Der wilde Ritt ins Kleinwalsertal

■ Zwei Mountain-Biker hoch droben im Gebirge INTERVIEW

Ort dieses Gespräches in etwa 2000 Meter Höhe ist die Strindenscharte. Weit unten liegt das Tannheimer Tal und am östlichen Horizont schiebt sich die Zugspitze ins Blickfeld. Zwei Mountain Biker in voller Montur — schwarze kurze Hosen, Trikots mit grünen Diagonalstreifen, fingerlose Handschuhe und Sturzringe auf dem Kopf — stellen sich den Fragen unseres Mitarbeiters Peter Huth. Lediglich die massiven Bergschuhe zerstören das einheitliche Ambiente.

taz: Sind Sie die ganze Strecke vom Haldensee bis hier hoch gefahren?

1. Mountain Biker: Wir sind Fahrer, keine Schieber.

2. Mountain Biker: Die Strecke ist größtenteils geteert. Da gibt es für uns kaum Probleme.

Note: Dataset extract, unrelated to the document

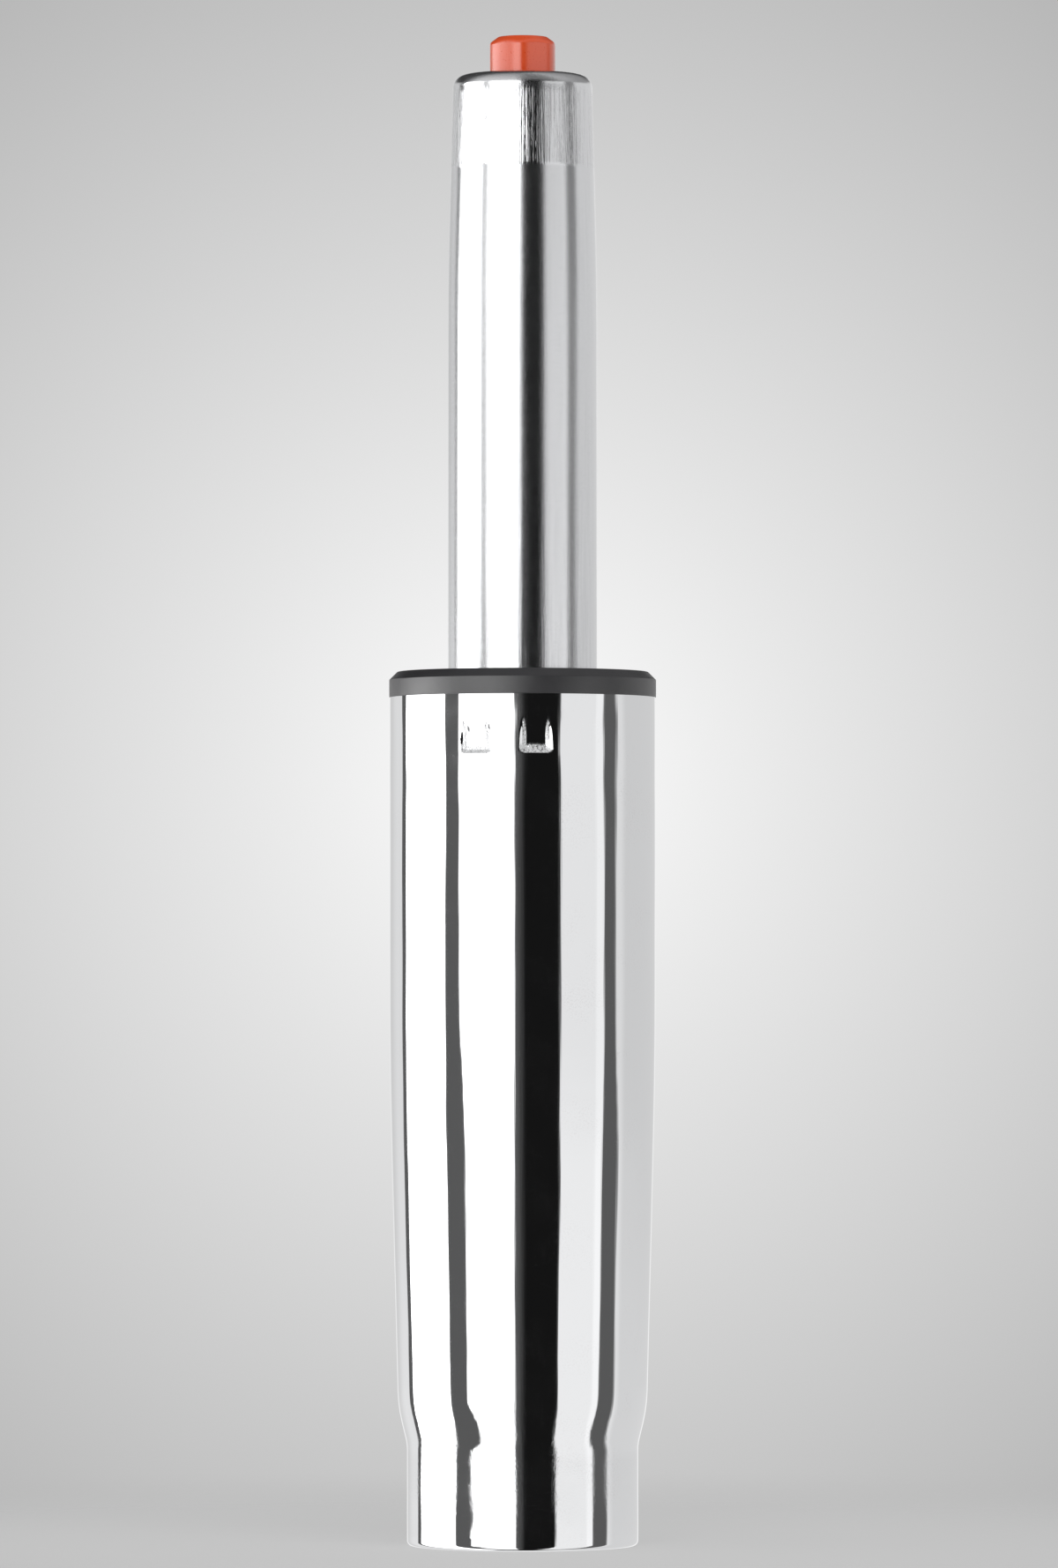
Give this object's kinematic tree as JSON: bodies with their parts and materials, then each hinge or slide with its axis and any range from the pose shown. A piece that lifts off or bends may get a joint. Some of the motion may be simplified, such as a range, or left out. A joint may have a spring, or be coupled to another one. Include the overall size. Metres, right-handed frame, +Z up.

Immerhin haben Sie ihre Räder hier erst einmal abgestellt.

2. MB: Wir machen zur Lockerung einen kurzen Sprint zur Sulzspitze rauf und fahren dann weiter den Saalfelder Weg über den Jubiläumsweg bis zum Prinz Luitpold Haus. Von dort geht es dann rüber zum Nebelhorn.

Warum mit dem Mountain Bike? Ich bin schon zu Fuß mächtig ins Schwitzen gekommen.

2. MB: Marlboro.

Sie machen Reklame?

1. MB: Nein, der Geschmack von Freiheit und Abenteuer. Sehen Sie, Rauchen ist verpönt; Autofahren und Motorradfahren sind verpönt. Es gibt keinen Genuß mehr, der noch unkritisiert genossen werden darf, keinen Rausch mehr, der noch unkritisiert erlebt werden darf. Da bleiben einem ja nur noch das Mountain Bike und die Berge.

Sie verknüpfen also Abenteuer mit umweltbewußten Verhalten?

Beide: Ja.

Es gibt auch Kritiker, die behaupten, Sie würden mit Ihren Touren in den Bergen Gemsen, Murmeltiere und Vögel aus ihren angestammten Gebieten vertreiben.

2. MB: Ich seh schon, auch hier können wir uns nicht entfalten.

1. MB: Die Kritik ist berechtigt. Allerdings lassen sich die Krähen durch uns nicht stören. Gemsen halten grundsätzlich Distanz zum Menschen, und die Murmeltiere, Sie können es hören, pfeifen auf uns.

Sie könnten doch auch wandern.

1. MB: Das hat dieselben Auswirkungen auf die Tiere. Außerdem erzeugen Wanderhorden größeren Krach als wir vereinzelte Mountain Biker.

Ich muß zugeben, daß mich die vielen Radfahrer auf den Wanderwegen im Tal erheblich stören.

1. MB: Deswegen sind wir ja hier oben.

2. MB: Wandern bringt nichts. Schauen Sie sich doch mal an, was hier vorbeigekarrt wird. Vom Rentner bis zum Kleinkind ist alles vertreten, seitdem die Liftunternehmen das Sommer-Bergwander-Geschäft entdeckt haben. Da kann doch von Bergwelt genießen nicht mehr die Rede sein. Die Hütten gleichen Ausflugslokalen mit Massenbetrieb. Vor einigen Jahren war das alles noch nicht so runtergekommen.

1. MB: Da muß halt was anderes her. Wir sind Pioniere. Wir suchen neue Erlebniswelten. Ich sage Ihnen, es kitzelt mächtig im Bauch, wenn ich über schmalem Grat ein Rennen fahre oder stehend den Hang abrutsche.

Was war denn für Sie bisher das größte Erlebnis?

1. MB (grinst breit): The wild ride ins Kleinwalsertal.

Wie bitte?

2. MB: Im Walsertal sind Mountain Bikes verboten. Die Leute spielen verrückt, wenn die einen von uns entdecken. Deshalb steigen wir zum Sonnenaufgang am Fellhorn auf bis zur Kanzelwandhütte.

1. MB: Prima ausgebaute Straße bis zum Gipfel.

2. MB: Von dort stürzen wir Adlern gleich ins Walsertal hinunter. Sobald wir die ersten Häuser von Riezlern erreicht haben, gibt es ein großes Gejohle, das die Leute aufschreckt. Doch ehe die mit ihren Schrotflinten die Hintern hochgekriegt haben, sind wir schon wieder unerreichbar auf dem Weg Richtung Schönblick davon.

Die Herren Biker, ich danke für dieses Gespräch.